- **GIVEN RECORDS**
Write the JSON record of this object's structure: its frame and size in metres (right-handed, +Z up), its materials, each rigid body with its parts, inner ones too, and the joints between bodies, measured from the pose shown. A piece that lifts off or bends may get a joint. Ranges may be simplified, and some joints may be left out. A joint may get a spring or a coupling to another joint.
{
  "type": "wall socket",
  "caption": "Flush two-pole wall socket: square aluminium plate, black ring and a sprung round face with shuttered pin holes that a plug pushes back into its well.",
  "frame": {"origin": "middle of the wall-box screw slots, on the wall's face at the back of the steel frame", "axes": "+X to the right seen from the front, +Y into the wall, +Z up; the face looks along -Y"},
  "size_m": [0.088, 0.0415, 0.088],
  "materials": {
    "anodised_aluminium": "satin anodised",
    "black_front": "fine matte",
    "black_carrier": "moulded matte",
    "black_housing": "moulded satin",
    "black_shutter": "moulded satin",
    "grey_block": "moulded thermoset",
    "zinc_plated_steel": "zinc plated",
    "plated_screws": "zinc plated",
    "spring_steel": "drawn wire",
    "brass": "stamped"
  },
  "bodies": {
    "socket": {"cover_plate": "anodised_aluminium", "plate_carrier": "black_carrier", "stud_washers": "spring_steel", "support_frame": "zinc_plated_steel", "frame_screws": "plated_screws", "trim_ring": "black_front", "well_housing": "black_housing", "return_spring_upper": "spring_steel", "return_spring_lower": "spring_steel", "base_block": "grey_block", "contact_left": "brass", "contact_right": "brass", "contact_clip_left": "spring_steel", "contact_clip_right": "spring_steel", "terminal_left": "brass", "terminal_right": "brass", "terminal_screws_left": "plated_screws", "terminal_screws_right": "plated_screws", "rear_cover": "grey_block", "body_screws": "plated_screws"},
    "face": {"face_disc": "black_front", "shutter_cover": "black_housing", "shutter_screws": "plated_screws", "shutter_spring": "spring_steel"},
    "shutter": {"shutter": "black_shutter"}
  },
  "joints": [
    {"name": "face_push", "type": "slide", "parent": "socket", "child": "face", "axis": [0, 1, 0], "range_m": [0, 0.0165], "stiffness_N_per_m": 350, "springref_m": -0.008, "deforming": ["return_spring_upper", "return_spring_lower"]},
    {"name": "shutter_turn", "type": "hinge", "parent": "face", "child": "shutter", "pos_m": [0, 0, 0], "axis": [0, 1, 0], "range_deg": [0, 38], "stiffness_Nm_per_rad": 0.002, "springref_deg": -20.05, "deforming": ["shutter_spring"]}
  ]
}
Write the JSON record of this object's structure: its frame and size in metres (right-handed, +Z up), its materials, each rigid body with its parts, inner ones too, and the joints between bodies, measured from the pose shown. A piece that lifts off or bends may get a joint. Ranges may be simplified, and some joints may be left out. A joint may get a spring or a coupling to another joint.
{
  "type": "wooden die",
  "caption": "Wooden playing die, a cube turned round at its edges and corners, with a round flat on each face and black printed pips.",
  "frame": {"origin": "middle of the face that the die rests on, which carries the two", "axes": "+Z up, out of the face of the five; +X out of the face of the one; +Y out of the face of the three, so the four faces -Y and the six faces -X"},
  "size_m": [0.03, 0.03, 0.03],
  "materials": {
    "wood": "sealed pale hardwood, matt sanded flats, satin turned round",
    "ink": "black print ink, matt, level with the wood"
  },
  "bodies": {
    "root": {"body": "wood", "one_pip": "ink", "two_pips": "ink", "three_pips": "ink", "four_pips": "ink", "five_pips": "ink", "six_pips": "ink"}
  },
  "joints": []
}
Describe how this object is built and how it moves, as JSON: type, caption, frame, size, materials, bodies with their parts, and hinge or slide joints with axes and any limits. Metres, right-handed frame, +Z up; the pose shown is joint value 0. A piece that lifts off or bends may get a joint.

- **WHAT TO WORK ON**
Using the data above, reproduce every line exactly.

- **CORRECT RESPONSE**
Write the JSON record of this object's structure: its frame and size in metres (right-handed, +Z up), its materials, each rigid body with its parts, inner ones too, and the joints between bodies, measured from the pose shown. A piece that lifts off or bends may get a joint. Ranges may be simplified, and some joints may be left out. A joint may get a spring or a coupling to another joint.
{
  "type": "wall socket",
  "caption": "Flush two-pole wall socket: square aluminium plate, black ring and a sprung round face with shuttered pin holes that a plug pushes back into its well.",
  "frame": {"origin": "middle of the wall-box screw slots, on the wall's face at the back of the steel frame", "axes": "+X to the right seen from the front, +Y into the wall, +Z up; the face looks along -Y"},
  "size_m": [0.088, 0.0415, 0.088],
  "materials": {
    "anodised_aluminium": "satin anodised",
    "black_front": "fine matte",
    "black_carrier": "moulded matte",
    "black_housing": "moulded satin",
    "black_shutter": "moulded satin",
    "grey_block": "moulded thermoset",
    "zinc_plated_steel": "zinc plated",
    "plated_screws": "zinc plated",
    "spring_steel": "drawn wire",
    "brass": "stamped"
  },
  "bodies": {
    "socket": {"cover_plate": "anodised_aluminium", "plate_carrier": "black_carrier", "stud_washers": "spring_steel", "support_frame": "zinc_plated_steel", "frame_screws": "plated_screws", "trim_ring": "black_front", "well_housing": "black_housing", "return_spring_upper": "spring_steel", "return_spring_lower": "spring_steel", "base_block": "grey_block", "contact_left": "brass", "contact_right": "brass", "contact_clip_left": "spring_steel", "contact_clip_right": "spring_steel", "terminal_left": "brass", "terminal_right": "brass", "terminal_screws_left": "plated_screws", "terminal_screws_right": "plated_screws", "rear_cover": "grey_block", "body_screws": "plated_screws"},
    "face": {"face_disc": "black_front", "shutter_cover": "black_housing", "shutter_screws": "plated_screws", "shutter_spring": "spring_steel"},
    "shutter": {"shutter": "black_shutter"}
  },
  "joints": [
    {"name": "face_push", "type": "slide", "parent": "socket", "child": "face", "axis": [0, 1, 0], "range_m": [0, 0.0165], "stiffness_N_per_m": 350, "springref_m": -0.008, "deforming": ["return_spring_upper", "return_spring_lower"]},
    {"name": "shutter_turn", "type": "hinge", "parent": "face", "child": "shutter", "pos_m": [0, 0, 0], "axis": [0, 1, 0], "range_deg": [0, 38], "stiffness_Nm_per_rad": 0.002, "springref_deg": -20.05, "deforming": ["shutter_spring"]}
  ]
}
Write the JSON record of this object's structure: its frame and size in metres (right-handed, +Z up), its materials, each rigid body with its parts, inner ones too, and the joints between bodies, measured from the pose shown. A piece that lifts off or bends may get a joint. Ranges may be simplified, and some joints may be left out. A joint may get a spring or a coupling to another joint.
{
  "type": "wooden die",
  "caption": "Wooden playing die, a cube turned round at its edges and corners, with a round flat on each face and black printed pips.",
  "frame": {"origin": "middle of the face that the die rests on, which carries the two", "axes": "+Z up, out of the face of the five; +X out of the face of the one; +Y out of the face of the three, so the four faces -Y and the six faces -X"},
  "size_m": [0.03, 0.03, 0.03],
  "materials": {
    "wood": "sealed pale hardwood, matt sanded flats, satin turned round",
    "ink": "black print ink, matt, level with the wood"
  },
  "bodies": {
    "root": {"body": "wood", "one_pip": "ink", "two_pips": "ink", "three_pips": "ink", "four_pips": "ink", "five_pips": "ink", "six_pips": "ink"}
  },
  "joints": []
}
Describe how this object is built and how it moves, as JSON: type, caption, frame, size, materials, bodies with their parts, and hinge or slide joints with axes and any limits. Metres, right-handed frame, +Z up; the pose shown is joint value 0. A piece that lifts off or bends may get a joint.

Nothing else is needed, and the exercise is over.